Great finding tho. I wished they opted for randomized macs in public wifis onlY

Yes, that would make more sense than a blanket randomization. :)

I was about to roll back to Android Pie when I saw the random MACs being denied access. Allowed a random MAC and it worked, only to randomize it again a few minutes later. Apparently the MAC randomization was a dev option in Pie, now it's standard.

I use mac filtering for specific IP addresses for network hardware and mac access lists in conjuction with device IDs and WPA-2 passwords for both main networks and guest networks along with wireless isolation/network isolation.

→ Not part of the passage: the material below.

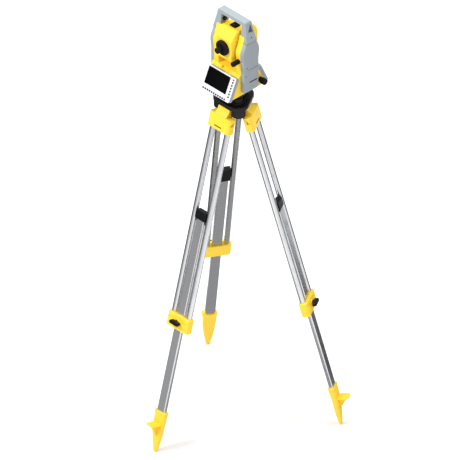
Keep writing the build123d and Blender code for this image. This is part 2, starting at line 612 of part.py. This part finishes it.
SCREEN_CENTRE = (-9.0, 9.8)
KEY_ROW = [(-60.0 + 10.8 * i, -41.0) for i in range(11)]
KEY_COLUMN = [(61.5, 29.5 - 11.2 * i) for i in range(6)]
POWER_KEY = (61.5, 40.0)
KEY_BORE_DEPTH = 4.0


def display_housing():
    shell = extrude(RectangleRounded(DISPLAY_WIDTH, DISPLAY_HEIGHT, 8), -DISPLAY_DEPTH)
    shell = soften(shell, shell.edges().group_by(Axis.Z)[-1] + shell.edges().group_by(Axis.Z)[0], 2.5)
    shell -= Pos(*SCREEN_CENTRE, -2.2) * extrude(RectangleRounded(SCREEN_WIDTH, SCREEN_HEIGHT, 1.5), 3)
    for spot in KEY_ROW + KEY_COLUMN + [POWER_KEY]:
        shell -= Pos(*spot, -KEY_BORE_DEPTH) * extrude(Circle(KEY_RADIUS + SLIDING), KEY_BORE_DEPTH + 1)
    inside = RectangleRounded(DISPLAY_WIDTH - 8, DISPLAY_HEIGHT - 8, 5)
    shell -= Pos(0, 0, -DISPLAY_DEPTH + 3) * extrude(inside, 11)
    return shell


def display_screen():
    return Pos(*SCREEN_CENTRE, -2.2) * extrude(RectangleRounded(SCREEN_WIDTH, SCREEN_HEIGHT, 1.5), 1.7)


def key_at(spot, radius=KEY_RADIUS):
    foot = KEY_BORE_DEPTH - KEY_TRAVEL - 0.2
    key = Pos(*spot, -foot) * extrude(Circle(radius), foot + 1.2)
    return fillet(key.edges().group_by(Axis.Z)[-1], 0.8)


def make_display(name, turn):
    place = display_frame(turn)
    save(f"{name}_display_housing", place * display_housing())
    save(f"{name}_screen", place * display_screen())
    save(f"{name}_keys", *[place * key_at(spot) for spot in KEY_ROW + KEY_COLUMN])
    save(f"{name}_power_key", place * key_at(POWER_KEY))


# ---------------------------------------------------------------- telescope, on the trunnion axis
def telescope_housing():
    front, crown = TELESCOPE_FRONT, TELESCOPE_CROWN
    outline = [(front, -46), (front, 38), (-36, crown), (54, crown), (70, 52), (78, 32), (78, -42), (36, -52),
               (-44, -58)]
    body = prism_yz(outline, -TELESCOPE_HALF_WIDTH, TELESCOPE_HALF_WIDTH, 5)
    body = soften(body, body.edges().group_by(Axis.X)[0] + body.edges().group_by(Axis.X)[-1], 7)
    cavity = [(front + 5, -40), (front + 5, 34), (-33, crown - 5), (50, crown - 5), (64, 48), (70, 28),
              (70, -36), (34, -46), (-42, -53)]
    hollow = prism_yz(cavity, -TELESCOPE_HALF_WIDTH + 4, TELESCOPE_HALF_WIDTH - 4)
    tube = rod(OBJECTIVE_RADIUS + 2.5, 8, 76, Axis.Y) + rod(FOCUS_BORE_RADIUS + 2.5, front + 2, 12, Axis.Y)
    body = body - hollow + tube
    for limits in both_sides(15, TELESCOPE_HALF_WIDTH - 1):
        body += rod(TRUNNION_RADIUS + 4, *limits, Axis.X)
    body += rod(12.94, front - 9, front + 3, Axis.Y)
    body -= rod(OBJECTIVE_RADIUS, 12, 80, Axis.Y)
    body -= rod(FOCUS_BORE_RADIUS, -48, 13, Axis.Y)
    body -= rod(9.06, front - 10, -47, Axis.Y)
    for limits in both_sides(TELESCOPE_HALF_WIDTH - 10, TELESCOPE_HALF_WIDTH + 2):
        body -= rod(TRUNNION_RADIUS, *limits, Axis.X)
    return body - rod(2.2, front - 1, front + 1, Axis.Y, (-24, 26))


def optical_sight():
    """Sighting block on the crown with a small tube through it."""
    foot, top = TELESCOPE_CROWN, TELESCOPE_CROWN + 8
    base = block((-15, 15), (-13, 15), (foot, foot + 3))
    base = fillet(base.edges().filter_by(Axis.Z), 3)
    hood = block((-11, 11), (-10, 12), (foot + 3, top))
    hood = fillet(hood.edges().filter_by(Axis.Z) + hood.edges().group_by(Axis.Z)[-1], 2)
    tube = rod(4.5, 5, 21, Axis.Y, (0, top))
    return base + hood + tube - rod(2, 0, 30, Axis.Y, (0, top))


def objective_cell():
    ring = rod(OBJECTIVE_RADIUS + 4, 78, 83, Axis.Y) + rod(OBJECTIVE_RADIUS, 66, 79, Axis.Y)
    ring -= rod(OBJECTIVE_RADIUS - 3, 60, 90, Axis.Y)
    return chamfer(ring.edges().group_by(Axis.Y)[-1], 1)


def objective_lens():
    front = Pos(0, 76 - 60 + 3, 0) * Sphere(60)
    return front & rod(OBJECTIVE_RADIUS - 3, 70, 84, Axis.Y)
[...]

I can then protect my network assets (my NAS, printers, LAN connected test gear, and main lab machines) from guests that just want simple internet access, I can let our boys use the other guest network that can access the printers (fixed IPs) and specific shares on the NAS and the entertainment can access the NAS, but read only, be it via wifi or direct. I can also port forward to specific MACs IP ranges for their gaming.

It also means I can make device specific choices on the levels of access and QoS and run it all from one router using 4 SSIDs (2x2.4GHz and 2x5GHz). I find routers are really dumbed down these days, compared to the security centric routers of old. Drayteks were wonderful in that regard, and Netgear really screwed the pooch when they took all the parental controls (and access controls) into the "cloud" with Netgear Genie.

My TOTL Asus router was a dog to make changes to (each minor change needed a full reboot taking ages...) I gave it to my parents as they have simple needs.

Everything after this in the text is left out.